I don't understand how this is true; this is how I try to show that both sides are equal but it doesn't work out...any help would be appreciated.

[itex]\frac{d^{2}A}{dr^{2}} + \frac{2}{r}\frac{dA}{dr} = \frac{1}{r^{2}}\frac{d}{dr}(r^{2} \frac{dA}{dr})[/itex]

[itex]\frac{d}{dr}\frac{dA}{dr} + \frac{2}{r}\frac{dA}{dr} = \frac{1}{r^{2}}\frac{d}{dr}(r^{2} \frac{dA}{dr})[/itex]

[itex](\frac{d}{dr} + \frac{2}{r}) \frac{dA}{dr} = \frac{1}{r^{2}}\frac{d}{dr}(r^{2} \frac{dA}{dr})[/itex]

[itex]\frac{d}{dr} + \frac{2}{r} = \frac{1}{r^{2}}\frac{d}{dr}(r^{2})[/itex]

[itex]\frac{d}{dr} + \frac{2}{r} = \frac{d}{dr}[/itex]

[itex] \frac{2}{r} = \frac{d}{dr} - \frac{d}{dr}[/itex]

[itex] \frac{2}{r} = 0[/itex]

This is only true if r [itex]\rightarrow[/itex] [itex]\infty[/itex]. I think I must be doing something wrong - can anyone please explain what I'm doing wrong and show me how the hint is a true statement? Thanks!

 

[Mindscrape]

You're treating everything as if it's multiplication, that's not legal.

 

[Mark44]

I'm working on a question for a problem set that has the following hint:

For any function A:

[itex]\frac{d^{2}A}{dr^{2}} + \frac{2}{r}\frac{dA}{dr} = \frac{1}{r^{2}}\frac{d}{dr}(r^{2} \frac{dA}{dr})[/itex]

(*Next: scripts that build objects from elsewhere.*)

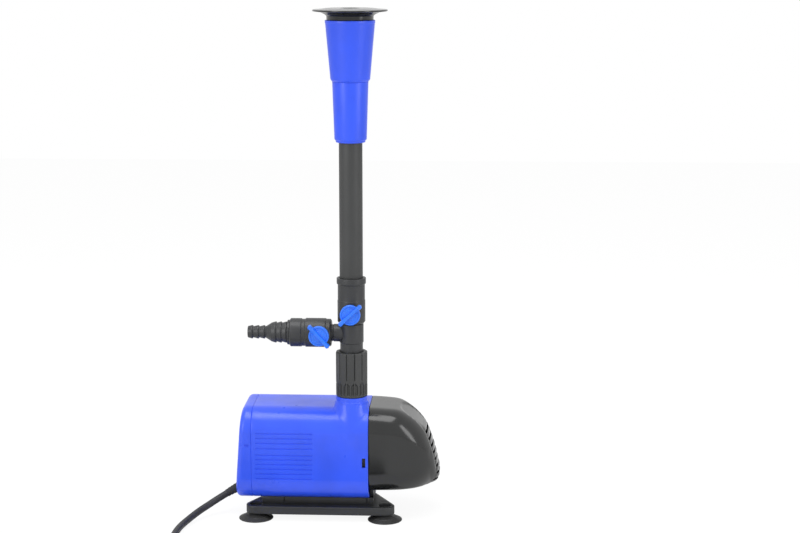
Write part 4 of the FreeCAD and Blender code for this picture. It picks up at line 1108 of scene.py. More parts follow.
@dataclass
class IntakeNose:
    """Glossy black intake cover with a sunk front panel and eight louvres."""

    start: float = 32.6
    spigot: float = 28.3
    half: float = 46.0
    low: float = 29.2
    high: float = 115.7
    corner: float = 24.0
    wall: float = 2.5
    tip: float = 103.1
    taper: float = 42.5
    squareness: float = 2.4
    crown: Sequence[Point] = (
        (32.6, 115.7),
        (48.0, 114.9),
        (62.0, 113.2),
        (73.0, 107.5),
        (82.0, 100.5),
        (90.0, 91.6),
        (96.0, 79.0),
        (100.4, 64.5),
        (102.4, 53.7),
        (103.1, 48.2),
    )
    keel: Sequence[Point] = (
        (32.6, 0.0),
        (48.0, 0.2),
        (62.0, 0.4),
        (73.0, 0.8),
        (82.0, 1.5),
        (90.0, 2.8),
        (96.0, 4.6),
        (100.4, 7.0),
        (102.4, 9.4),
        (103.1, 12.0),
    )
    louvres: int = 8
    louvre_low: float = 39.2
    louvre_pitch: float = 7.15
    louvre_height: float = 2.9
    louvre_half: float = 18.0
    panel_half: float = 20.5
    panel_depth: float = 1.1

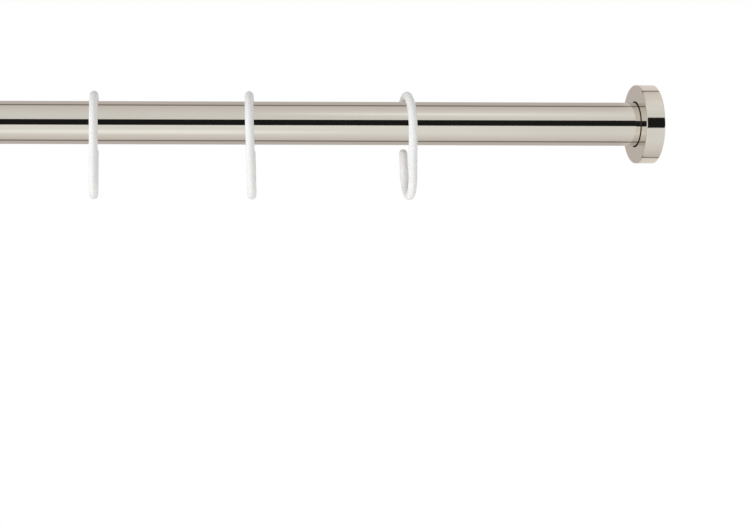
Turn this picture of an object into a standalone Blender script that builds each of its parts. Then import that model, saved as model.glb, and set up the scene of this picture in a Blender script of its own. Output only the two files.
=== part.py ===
"""Fixed straight curtain rod on two wall brackets, with sliding round covers and three open curtain hooks.

Frame: the rod runs along X between two walls. The origin is where its axis meets the right-hand wall,
the left-hand wall is at -X, +Z is up and -Y is the side that the curtain is looked at from.
"""

import math

import bmesh
import bpy
from mathutils import Matrix, Vector

MM = 0.001
INCH = 0.0254

# Driving sizes
WALL_TO_WALL = 60 * INCH
TUBE_RADIUS = 0.5 * INCH
TUBE_WALL = 1.0 * MM
COVER_RADIUS = 23.0 * MM
COVER_DEPTH = 10.5 * MM
COVER_WALL = 1.2 * MM
PLATE_RADIUS = 20.5 * MM
PLATE_THICKNESS = 3.0 * MM
SCREW_CIRCLE = 17.0 * MM
SCREW_ANGLES = (90, 210, 330)
HOOK_WIRE_RADIUS = 2.55 * MM
HOOK_LOWEST = 45.0 * MM  # from the rod's axis to the underside of a hook
HOOK_PLACES = (-328.3 * MM, -236.5 * MM, -144.0 * MM)
HOOK_YAWS = (9.7, 1.6, 5.0)  # degrees about the vertical, as each hook happens to hang
HOOK_LEANS = (0.0, -1.8, -1.5)  # degrees about the line of sight, the lower end to the right
GAP = 0.3 * MM  # between separate pieces that touch on the real object

# Worked out from the sizes above
TUBE_BORE = TUBE_RADIUS - TUBE_WALL
TUBE_START = PLATE_THICKNESS + GAP
COVER_FACE_BACK = COVER_DEPTH - COVER_WALL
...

I don't understand how this is true; this is how I try to show that both sides are equal but it doesn't work out...any help would be appreciated.

[itex]\frac{d^{2}A}{dr^{2}} + \frac{2}{r}\frac{dA}{dr} = \frac{1}{r^{2}}\frac{d}{dr}(r^{2} \frac{dA}{dr})[/itex]

[itex]\frac{d}{dr}\frac{dA}{dr} + \frac{2}{r}\frac{dA}{dr} = \frac{1}{r^{2}}\frac{d}{dr}(r^{2} \frac{dA}{dr})[/itex]

[itex](\frac{d}{dr} + \frac{2}{r}) \frac{dA}{dr} = \frac{1}{r^{2}}\frac{d}{dr}(r^{2} \frac{dA}{dr})[/itex]

[itex]\frac{d}{dr} + \frac{2}{r} = \frac{1}{r^{2}}\frac{d}{dr}(r^{2})[/itex]

[itex]\frac{d}{dr} + \frac{2}{r} = \frac{d}{dr}[/itex]

The step above makes no sense. d/dr(r²) does NOT mean d/dr * r², so you can't divide by r² to end up with d/dr.

There are steps above that that also don't make sense, for essentially the same reason.

[itex] \frac{2}{r} = \frac{d}{dr} - \frac{d}{dr}[/itex]

[itex] \frac{2}{r} = 0[/itex]

This is only true if r [itex]\rightarrow[/itex] [itex]\infty[/itex]. I think I must be doing something wrong - can anyone please explain what I'm doing wrong and show me how the hint is a true statement? Thanks!

The assumption here is that A = A(r); i.e., A is a function of r. Also, it is assumed that A is twice differentiable.

Start on the right side and calculate (1/r²) * d/dr(r² *dA/dr).

 

[Tsunoyukami]

You're treating everything as if it's multiplication, that's not legal.

[tex]\frac{1}{r^2}\frac{d}{dr}(r^2 \frac{dA}{dr}) =\frac{1}{r^2}( 2r\frac{dA}{dr}+r^2\frac{d^2A}{dr^2})[/tex]

Oh man, I can't believe I missed that - thanks so much it makes perfect sense now! It slipped my mind that the [itex]\frac{d}{dr}[/itex] would act on the [itex]r^{2}[/itex] and that I would have to use the chain rule. Thanks a lot!

The step above makes no sense. d/dr(r²) does NOT mean d/dr * r², so you can't divide by r² to end up with d/dr.

There are steps above that that also don't make sense, for essentially the same reason.The assumption here is that A = A(r); i.e., A is a function of r. Also, it is assumed that A is twice differentiable.

Start on the right side and calculate (1/r²) * d/dr(r² *dA/dr).

I see my mistake, thank you. I knew I was doing something fishy but I wasn't certain what it was. Thank you again for the prompt replies!